Object modeling scripts

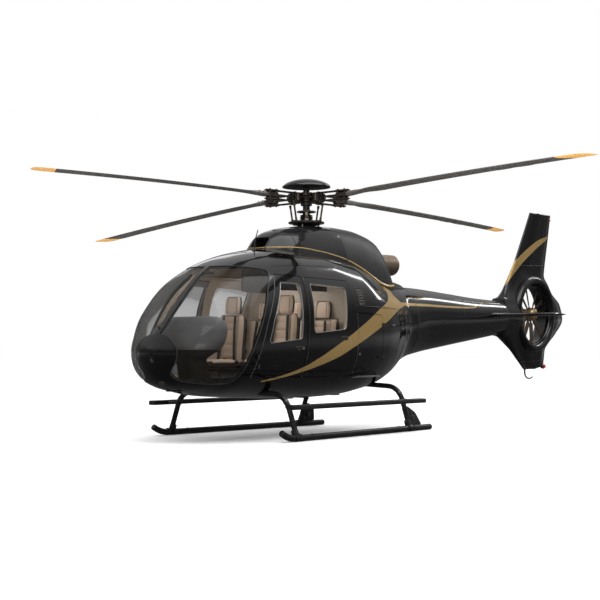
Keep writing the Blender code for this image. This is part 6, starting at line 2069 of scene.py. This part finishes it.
class HELICOPTER_OT_cockpit(bpy.types.Operator):
    """Console with its glareshield, screens and dials, pedals, sticks and cabin linings"""
    bl_idname = "helicopter.cockpit"
    bl_label = "Console and controls"

    def execute(self, context):
        self.console()
        self.stick()
        self.pedals()
        self.linings()
        return {"FINISHED"}

    def console(self):
        """The console with its screens."""
        shape = Shape()
        levels = np.array(((ON_FLOOR, 2.50, 2.15, 0.14), (0.90, 2.51, 2.165, 0.145),
                           (1.03, 2.55, 2.20, 0.155), (1.10, 2.66, 2.19, 0.26), (1.15, 2.74, 2.165, 0.36),
                           (1.22, 2.765, 2.14, 0.42), (1.30, 2.76, 2.115, 0.45), (1.40, 2.71, 2.10, 0.455),
                           (1.48, 2.62, 2.10, 0.43), (1.54, 2.53, 2.12, 0.38), (1.58, 2.44, 2.16, 0.29)))
        table = Table(levels)
        rings = []
        for z in np.linspace(ON_FLOOR, 1.58, 48):
            front, rear, half = (float(v) for v in table(np.array(z)))
            ring = []
            for a in full_turn(48):
                c, s = math.cos(a), math.sin(a)
                power = 0.5 if c > 0 else 0.22
                ring.append(((front + rear) / 2 + (front - rear) / 2 * math.copysign(abs(c) ** power, c),
                             half * math.copysign(abs(s) ** 0.5, s), z))
            rings.append(ring)
        shape.loft(rings[:25], 1)
        shape.loft(rings[24:], 0)
        lip = []
        for a in np.linspace(-1, 1, 41):
            z = 1.565 - 0.09 * abs(a) ** 3
            lip.append((2.11 + 0.06 * abs(a) ** 4, 0.40 * a, z))
        shape.tube(lip, 0.018, 12, 0)
        for y, wide in ((-0.205, 0.17), (0.0, 0.19), (0.205, 0.17)):
            shape.block((2.116, y - wide / 2, 1.185), (2.130, y + wide / 2, 1.355), 0.006, 1)
            shape.block((2.1135, y - wide / 2 + 0.012, 1.205), (2.118, y + wide / 2 - 0.012, 1.343), 0.002, 2)
            for k in range(6):
                shape.block((2.1125, y - wide / 2 + 0.015 + k * (wide - 0.03) / 6, 1.190),
                            (2.118, y - wide / 2 + 0.031 + k * (wide - 0.03) / 6, 1.199), 0.0015, 0)
        for y in (-0.27, 0.27):
            for z in (1.16, 1.13):
                shape.lathe(((0.016, 2.14), (0.016, 2.150), (0.012, 2.151)), (0, y, z), "X", 20, 1)
        for row in range(5):
            z = 1.07 - 0.062 * row
            rear = float(table(np.array(z))[1])
            shape.block((rear - 0.004, -0.115, z - 0.024), (rear + 0.010, 0.115, z + 0.024), 0.003, 1)
            for k in range(5):
                y = -0.088 + 0.044 * k
                shape.lathe(((0.004, rear - 0.020), (0.009, rear - 0.018), (0.010, rear - 0.002)), (0, y, z),
                            "X", 14, 3 if (row + k) % 2 else 0)
        build("console_and_screens", shape, AIRFRAME,
              ("grey_trim", "dark_trim", "screen_glass", "bright_metal_and_seal_highlight"), "instrument_console")

    def stick(self):
        """The control stick."""
        shape = Shape()
        bend = smooth_path([(1.84, 0.722), (1.84, 0.78), (1.885, 0.93), (1.872, 1.04)])
        shape.tube([(x, SEAT_Y, z) for x, z in bend], 0.0125, 14, 0)
        shape.tube([(1.872, SEAT_Y, 1.035), (1.868, SEAT_Y, 1.05), (1.858, SEAT_Y, 1.09),
                    (1.846, SEAT_Y, 1.135), (1.842, SEAT_Y, 1.158), (1.841, SEAT_Y, 1.168)],
                   (0.014, 0.019, 0.017, 0.020, 0.019, 0.010), 16, 1)
        shape.bolt((1.832, SEAT_Y, 1.160), (-0.3, 0, 1), 0.005, 0.004, 2)
        shape.lathe([(0.045 - 0.006 * (k % 2) - 0.004 * k, ON_FLOOR + 0.008 * k) for k in range(8)][::-1],
                    (1.84, SEAT_Y, 0), "Z", 32, 1)
        build("cyclic_stick", shape, AIRFRAME, ("dark_metal", "dark_trim", "bright_metal_and_seal_highlight"),
              "control_stick")

    def pedals(self):
        """The pedals, the levers and the small fittings on floor and roof."""
        shape = Shape()
        for y in (-SEAT_Y, SEAT_Y):
            for way in (-1, 1):
                middle = y + way * 0.085
                shape.tube([(2.40, middle, 0.724), (2.43, middle, 0.80), (2.42, middle, 0.875)], 0.009, 10, 0)
                shape.bar((2.415, middle - 0.045, 0.885), (2.415, middle + 0.045, 0.885), 0.055, 0.012, 0)
                for k in range(4):
                    z = 0.868 + 0.011 * k
                    shape.tube([(2.401, middle - 0.04, z), (2.401, middle + 0.04, z)], 0.002, 6, 1)
            shape.tube([(2.42, y - 0.13, 0.742), (2.42, y + 0.13, 0.742)], 0.012, 12, 0)
        lever = smooth_path([(1.12, 0.745), (1.30, 0.80), (1.52, 0.905), (1.62, 0.955)])
        shape.tube([(x, 0.185, z) for x, z in lever], 0.0115, 12, 0)
        shape.tube([(1.60, 0.185, 0.945), (1.62, 0.185, 0.956), (1.70, 0.185, 0.995), (1.72, 0.185, 1.004)],
                   (0.013, 0.019, 0.019, 0.012), 14, 1)
        shape.tube(smooth_path([(1.25, 0.0, 0.735), (1.30, 0.0, 0.85), (1.36, 0, 0.90)]), 0.010, 10, 0)
        shape.block((1.28, -0.09, ON_FLOOR), (1.92, 0.09, 0.80), 0.012, 1)
        shape.block((2.0, -0.075, 2.13), (2.16, 0.075, 2.165), 0.008, 1)
        for x, y in ((1.02, 0.0), (0.62, 0.45), (0.62, -0.45)):
            z = hull_height(x) - WALL - 0.045 - 0.10 * (y / 0.45) ** 2
            shape.lathe(((0.030, z), (0.034, z + 0.010), (0.034, z + 0.03), (0.02, z + 0.045)), (x, y, 0),
                        "Z", 24, 1)
        build("pedals_and_levers", shape, AIRFRAME, ("dark_metal", "dark_trim"))

    def linings(self):
        """The cabin's linings."""
        shape = Shape()
        for side in (1, -1):
            made = Shape()
            x, rings = DOOR_POST, []
            for z in np.linspace(0.78, 2.16, 24):
                y = float(side_y(x, z)) - WALL - 0.004
                rings.append([(x - 0.045, y, z), (x - 0.040, y - 0.028, z), (x + 0.040, y - 0.028, z),
                              (x + 0.045, y, z)])
            made.loft(rings, 0)
            rail = [(x, float(side_y(x, 2.14)) - WALL - 0.02, 2.14) for x in np.linspace(0.25, 1.50, 20)]
            made.tube(rail, 0.018, 12, 0)
            shape.take(made.on_side(side))
        bulk = np.linspace(0.735, 2.38, 30)
        rings = []
        for x in (0.190, 0.215):
            right = [(x, float(side_y(x, z)) - WALL - 0.012, z) for z in bulk]
            rings.append(right + [(px, -py, pz) for px, py, pz in reversed(right)])
        shape.loft(rings, 0)
        build("cabin_linings", shape, AIRFRAME, ("beige_trim",))


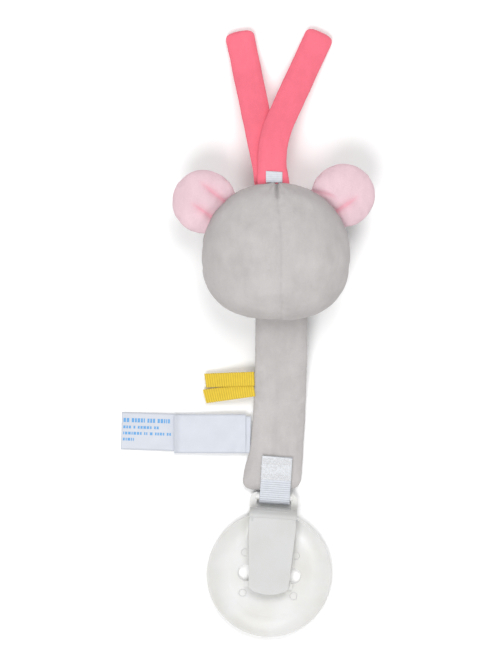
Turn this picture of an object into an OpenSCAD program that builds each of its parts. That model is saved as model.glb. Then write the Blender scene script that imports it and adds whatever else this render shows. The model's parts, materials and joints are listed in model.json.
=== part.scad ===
// Soft mouse with a garment clip: it holds a baby's soother on clothing.
// The toy lies face down on a table. +Y points from the clip to the head straps, +X to the
// right, +Z up, away from the table at z = 0. The origin is under the middle of the outline.
// Millimetres throughout.

/* [Head] */
// Centre of the head, right of the origin
head_x = 9.6; // [6:0.1:13]
// Centre of the head, up from the origin
head_y = 29.3; // [26:0.1:33]
// Half the width of the head
head_half_w = 26.6; // [24:0.1:29]
// Height of the head above its centre
head_top = 24.8; // [22:0.1:27]
// Height of the head below its centre
head_bottom = 24.5; // [22:0.1:27]
// Half the depth of the head, face to back
head_half_d = 19; // [16:0.1:22]
// Thickness of the velour
velour = 1.0; // [0.7:0.05:1.3]

/* [Face] */
// Distance of each eye from the middle of the face, degrees round the head
eye_turn = 24; // [18:1:30]
// Height of the eyes above the middle, degrees
eye_rise = 9; // [4:1:16]
// Half the width of an eye, degrees
eye_half_w = 5; // [3:0.5:7]
// Half the height of an eye, degrees
eye_half_h = 7; // [4:0.5:9]
// How far the eye embroidery stands out
eye_proud = 0.6; // [0.4:0.1:1]
// Drop of the nose below the middle, degrees
nose_drop = 8; // [5:1:14]
// Half the width of the nose, degrees
nose_half_w = 9; // [6:0.5:12]
// Half the height of the nose, degrees
nose_half_h = 7; // [5:0.5:10]
// How far the nose stands out
nose_proud = 1.6; // [1:0.1:2.5]

/* [Ears] */
// Radius of an ear
ear_r = 11.6; // [10:0.1:13]
// Distance from the middle of the head to the middle of an ear
ear_reach = 31.2; // [30:0.1:33]
// Direction of the left ear, anticlockwise from +X
ear_left_dir = 145.4; // [135:0.1:155]
// Direction of the right ear, anticlockwise from +X
ear_right_dir = 39.9; // [30:0.1:50]
// Half the thickness of an ear
ear_half_t = 3.3; // [2.5:0.1:4]

/* [Head straps] */
// Width of a head strap
strap_w = 10.7; // [9:0.1:12]
// Thickness of a head strap
strap_t = 3.0; // [2.4:0.1:3.2]
// Length of the strap that lies on top, seen from above
near_len = 57.6; // [50:0.1:60]
// Lean of the outer part of the strap that lies on top, to the right
near_lean = 24.6; // [20:0.1:30]
// Length of the strap that lies below, seen from above
far_len = 55.4; // [50:0.1:60]
// Lean of the strap that lies below, to the left
far_lean = 11.6; // [8:0.1:15]
// Side of a hook or loop patch
patch_size = 8.4; // [6:0.1:9]
// Thickness of a hook or loop patch
patch_t = 0.8; // [0.6:0.1:1]
// Width of the white tab over the strap roots
tab_w = 5.9; // [5:0.1:8]
// Length of the white tab
tab_len = 3.0; // [2:0.1:6]

/* [Body] */
// Centre of the body at the neck, right of the origin
body_top_x = 11.5; // [10:0.1:13]
// Centre of the body at the lower end, right of the origin
body_low_x = 8.2; // [7:0.1:10]
// Top end of the body's pad, up from the origin
body_top_y = 5.0; // [4:0.1:5.2]
// Lower end of the body, from the origin
body_low_y = -56.3; // [-56.4:0.1:-55]
// Width of the body at the neck
body_top_w = 19.3; // [17:0.1:21]
// Width of the body near its lower end
body_low_w = 21.4; // [19:0.1:23]
// Half the thickness of the body at the neck
body_half_t = 3.0; // [2.5:0.1:3.2]
// Half the thickness of the body at its lower end
body_low_half_t = 2.4; // [2:0.1:2.5]
// Height of the middle of the neck above the table
neck_z = 14; // [12:0.1:16]
// Length over which the body comes down to the table
body_fall = 36; // [30:1:44]

/* [Ribbons and label] */
// Width of a ribbon
ribbon_w = 5.0; // [4:0.1:5.2]
// Length of a ribbon
ribbon_len = 16.9; // [14:0.1:20]
// Thickness of a ribbon
ribbon_t = 0.5; // [0.4:0.05:0.7]
// Height of the label, along the side seam
label_h = 14.0; // [12:0.1:15]
// Length of the short blank leaf
label_short = 24.7; // [22:0.1:32]
// Length of the long leaf
label_long = 45.1; // [40:0.1:48]
// Thickness of a label leaf
label_t = 0.3; // [0.2:0.05:0.4]

/* [Webbing] */
// Width of the webbing
web_w = 10.9; // [10:0.1:11.2]
// Thickness of the webbing
web_t = 0.8; // [0.6:0.05:0.8]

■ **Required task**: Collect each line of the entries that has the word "Blender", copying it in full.

■ **Solution for this task**:
Keep writing the Blender code for this image. This is part 6, starting at line 2069 of scene.py. This part finishes it.
Turn this picture of an object into an OpenSCAD program that builds each of its parts. That model is saved as model.glb. Then write the Blender scene script that imports it and adds whatever else this render shows. The model's parts, materials and joints are listed in model.json.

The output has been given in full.